また、新築より概して低価格で行えるリノベーションが増えたことで、短期返済向きの変動金利を選ぶ人が増えたとも考えられます。
金利が0%以下になることはまずあり得ないので、長期的に見ても今が最も低水準に当たる時期ではないかと判断されているところです。
固定金利型住宅ローンを借りるメリットとは?
変動金利型ローンを採用する人が増え、一見したところ固定金利型住宅ローンのメリットが薄れてきているかのように見えますが、そうとも言えません。固定金利型住宅ローンを採用した方が有利になる場合もあります。
特にここ最近の住宅ローン金利は0%に近い低水準で推移していますから、将来的には金利の下げ幅が小さくなり上昇局面に転じることも予想できます。その場合は、当初借入金利を固定させた固定金利型の方が結果的に総返済額を抑えられる可能性もあります。
短中期的なら金利にそれほど大きな変動はない局面でも、15年や20年以上にも及ぶ長期スパンにもなると、専門家でさえ金利の動向を的中させるのは至難の業です。このような金利変動のリスクを鑑みると、長期間借入する場合は金利がやや高めであっても現在の金利を固定させた固定金利型住宅ローンを選択する方が得策かもしれません。
また、固定金利型は当初借入時点で適用金利が確定されることもあり、返済計画が立てやすいのも魅力の一つです。
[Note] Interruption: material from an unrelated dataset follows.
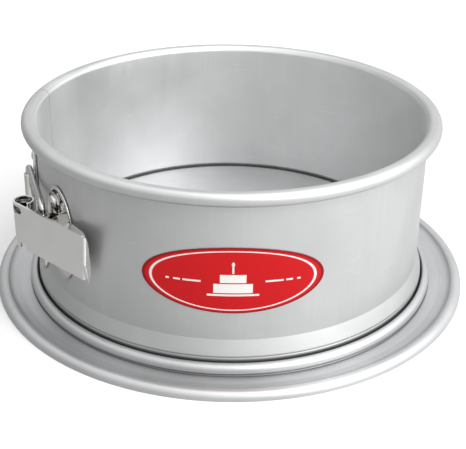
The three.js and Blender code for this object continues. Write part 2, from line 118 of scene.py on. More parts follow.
LEVER_BRACKET_AZIMUTH, CATCH_BRACKET_AZIMUTH = 54, 88
LEVER_RIVET_AZIMUTH, CATCH_RIVET_AZIMUTH = 56, 88
PLATE_HALF_WIDTH = 13.2 * MM
PLATE_SHEET = 1.0 * MM
EAR_SHEET = 1.2 * MM
EAR_INSET = 1.6 * MM
KNUCKLE_BORE, KNUCKLE_RADIUS = 2.8 * MM, 3.85 * MM
RIVET_SPREAD = 15.9 * MM
RIVET_HEAD = 2.9 * MM
RIVET_SHANK = 1.5 * MM

LABEL_AZIMUTH = -0.9
LABEL_HALF_WIDTH = 43.3 * MM
LABEL_GAP = 0.15 * MM
LABEL_SHEET = 0.3 * MM

# How far a cutting tool goes past what it cuts.
MARGIN = 1 * MM


# ---- Strengths of the light -------------------------------------------------------------
# The surroundings low down and high up, on the left and on the right, and their share behind the pan.
LOW_LEFT, LOW_RIGHT = 0.52, 1.55
HIGH_LEFT, HIGH_RIGHT = 1.2, 1.9
BEHIND_SHARE = 0.75
KEY_DIRECTION, KEY_STRENGTH = (0.56, -0.30, 0.77), 3.1
WHITE_TO_THE_EYE = 1.1
TOP_POWER, RIGHT_POWER = 5, 24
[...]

返済期間が長期に及ぶようであれば、リスクが少なく返済計画の立てやすい固定金利型を選ぶことも、賢い金利選びの一つと言えます。
まとめ
固定金利型住宅ローンには、一定期間金利を固定させる「固定金利特約型」と「全期間固定型」の2種類があります。
変動金利を選ぶ人が多い昨今ですが、ご自身の返済期間や市況などを十分検討した上で、金利タイプを決めることが上手に金利と付き合うコツと言えます。